How good was Holliday last year? If you cut him in half down the middle, one half would have been the Rockies' best offensive player and the other would have been their second-best. People still have this weird idea that the Rockies have a good lineup because they play at Coors and they made it to the World Series, but it was pitching that drove the playoff run. Holliday at 61.7 VORP was the only excellent offensive player Colorado had; then you go down to Chris Iannetta, a very pleasant surprise at 30.3, Brad Hawpe, who still struggles against lefties, at 29.5, and then you plunge all the way down to Clint Barmes at 19.0. Sure, Willy Taveras (538 plate appearances for a sparkling 1.8 VORP) is gone and that's a boost in and of itself. But the fact of the matter is that to even be as good as they were last year (74 wins, in a terrible division) they're going to have to pull off an outright miracle to replace Holliday's production.

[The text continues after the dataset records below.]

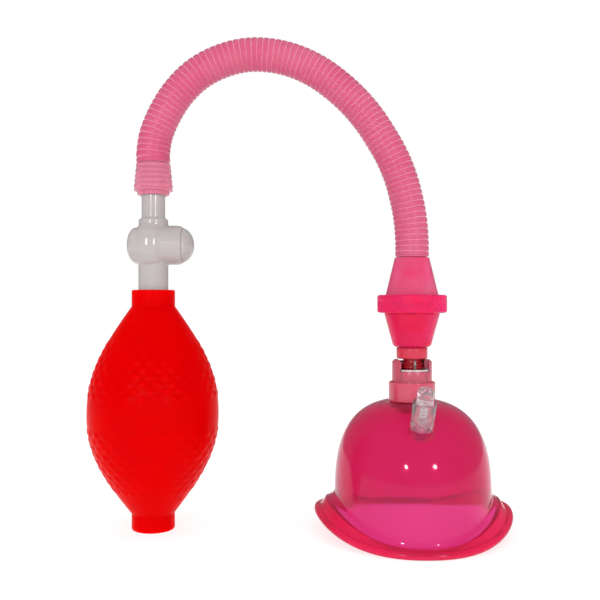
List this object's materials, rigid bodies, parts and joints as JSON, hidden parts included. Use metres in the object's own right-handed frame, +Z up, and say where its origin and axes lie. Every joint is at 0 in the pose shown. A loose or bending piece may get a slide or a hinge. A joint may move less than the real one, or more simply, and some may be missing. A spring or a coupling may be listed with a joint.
{
  "type": "hand bulb vacuum pump with suction cup",
  "caption": "Hand vacuum pump: red squeeze bulb with release valve, ribbed hose, check-valve coupling, quick-release socket and a soft suction cup with its own release valve.",
  "frame": {"origin": "middle of the pump's outline on the floor, under the bulb's tail and the cup's low rim", "axes": "+X from the bulb to the cup, +Y to the back, +Z up along the bulb's and the cup's axes; the cup's release valve faces -Y"},
  "size_m": [0.197, 0.1, 0.2287],
  "materials": {
    "bulb_rubber": "satin, grip bumps",
    "valve_plastic": "translucent white, smooth",
    "seal_rubber": "matte",
    "spring_steel": "bright drawn wire",
    "latch_steel": "bright stamped plate",
    "hose_plastic": "translucent pink, ribbed",
    "coupling_plastic": "translucent, moulded",
    "socket_plastic": "translucent, moulded",
    "cup_plastic": "transparent tinted, polished",
    "clear_plastic": "clear, polished"
  },
  "bodies": {
    "cup_assembly": {"cup": "cup_plastic", "neck_collar": "socket_plastic", "neck_nut": "socket_plastic", "socket_body": "socket_plastic", "latch_spring": "spring_steel", "lock_spring": "spring_steel", "shutoff_spring": "spring_steel", "cup_valve_barrel": "clear_plastic", "cup_valve_spring": "spring_steel", "cup_valve_seal": "seal_rubber"},
    "plug_seal": {"plug_o_ring": "seal_rubber"},
    "pump": {"plug_body": "socket_plastic", "coupling_upper_cone": "coupling_plastic", "coupling_lower_cone": "coupling_plastic", "coupling_ring": "coupling_plastic", "coupling_gasket": "seal_rubber", "check_seat": "valve_plastic", "hose": "hose_plastic", "hose_cuff": "hose_plastic", "valve_body": "valve_plastic", "inlet_check_retainer": "valve_plastic", "button_spring": "spring_steel", "squeeze_bulb": "bulb_rubber", "tail_valve_body": "valve_plastic", "tail_valve_retainer": "valve_plastic"},
    "release": {"release_button": "valve_plastic", "button_stem": "valve_plastic", "button_o_ring": "seal_rubber"},
    "latch": {"latch_plate": "latch_steel", "latch_button": "socket_plastic"},
    "lock": {"lock_pin": "latch_steel"},
    "shutoff": {"shutoff_poppet": "valve_plastic"},
    "cup_release": {"cup_valve_plunger": "clear_plastic"},
    "inlet_check": {"inlet_check_disc": "seal_rubber"},
    "tail_check": {"tail_valve_disc": "seal_rubber"},
    "line_check": {"check_ball": "seal_rubber"}
  },
  "joints": [
    {"name": "plug_lift", "type": "slide", "parent": "cup_assembly", "child": "plug_seal", "axis": [0, 0, 1], "range_m": [0, 0.02]},
    {"name": "pump_swivel", "type": "hinge", "parent": "plug_seal", "child": "pump", "pos_m": [0.05285, 0, 0.082], "axis": [0, 0, 1], "continuous": true},
    {"name": "release_press", "type": "slide", "parent": "pump", "child": "release", "axis": [-1, 0, 0], "range_m": [0, 0.0022], "stiffness_N_per_m": 900, "springref_m": -0.002, "deforming": ["button_spring"]},
    {"name": "latch_press", "type": "slide", "parent": "cup_assembly", "child": "latch", "axis": [0, 1, 0], "range_m": [0, 0.0006], "stiffness_N_per_m": 1500, "springref_m": -0.0004, "deforming": ["latch_spring"]},
    {"name": "lock_pin_rise", "type": "slide", "parent": "cup_assembly", "child": "lock", "axis": [0, 0, 1], "range_m": [0, 0.002], "deforming": ["lock_spring"]},
    {"name": "shutoff_rise", "type": "slide", "parent": "cup_assembly", "child": "shutoff", "axis": [0, 0, 1], "range_m": [0, 0.001], "deforming": ["shutoff_spring"]},
    {"name": "cup_release_press", "type": "slide", "parent": "cup_assembly", "child": "cup_release", "axis": [-0.0436, 0.4222, -0.9054], "range_m": [0, 0.002], "stiffness_N_per_m": 900, "springref_m": -0.002, "deforming": ["cup_valve_spring"]},
    {"name": "inlet_check_rise", "type": "slide", "parent": "pump", "child": "inlet_check", "axis": [0, 0, 1], "range_m": [0, 0.002]},
    {"name": "tail_check_rise", "type": "slide", "parent": "pump", "child": "tail_check", "axis": [0, 0, 1], "range_m": [0, 0.0015]},
    {"name": "line_check_rise", "type": "slide", "parent": "pump", "child": "line_check", "axis": [0, 0, 1], "range_m": [0, 0.0015]}
  ],
  "couplings": [
    {"joint": "lock_pin_rise", "follows": "plug_lift", "ratio": 0.1},
    {"joint": "shutoff_rise", "follows": "plug_lift", "ratio": 0.05}
  ]
}
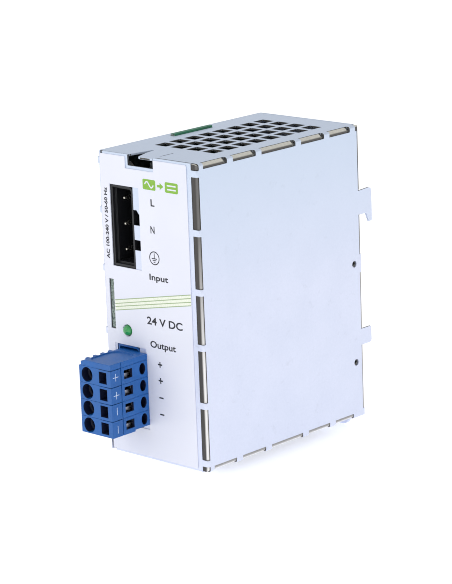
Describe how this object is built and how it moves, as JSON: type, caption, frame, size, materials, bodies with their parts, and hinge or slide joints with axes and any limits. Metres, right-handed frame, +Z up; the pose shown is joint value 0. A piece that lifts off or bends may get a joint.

How on earth could that happen? Well, Dexter Fowler could pull a Freddy Lynn. O'Dowd might be able to find a taker for the rapidly diminishing Garrett Atkins so that Ian Stewart could play every day. Iannetta could get even better, although with a .390 OBP you'd have to think he's bumping up against his ceiling as it is. Troy Tulowitzki would have to have a big bounceback year offensively, although his numbers there from his rookie year weren't anything to write home about. They'd have to get a freaky, out-of-nowhere performance from somebody we haven't even considered yet.

Oh... and also Francis would have to come back quickly and be good, Aaron Cook would have to be as good or better than he was last year, the bullpen would have to not resemble an improperly dressed wound, Clint Hurdle would have to spontaneously develop the capacity for original thought, and absolutely nobody could get hurt. Oh, right, and Todd Helton has to decrease the rate of his ongoing decline dramatically.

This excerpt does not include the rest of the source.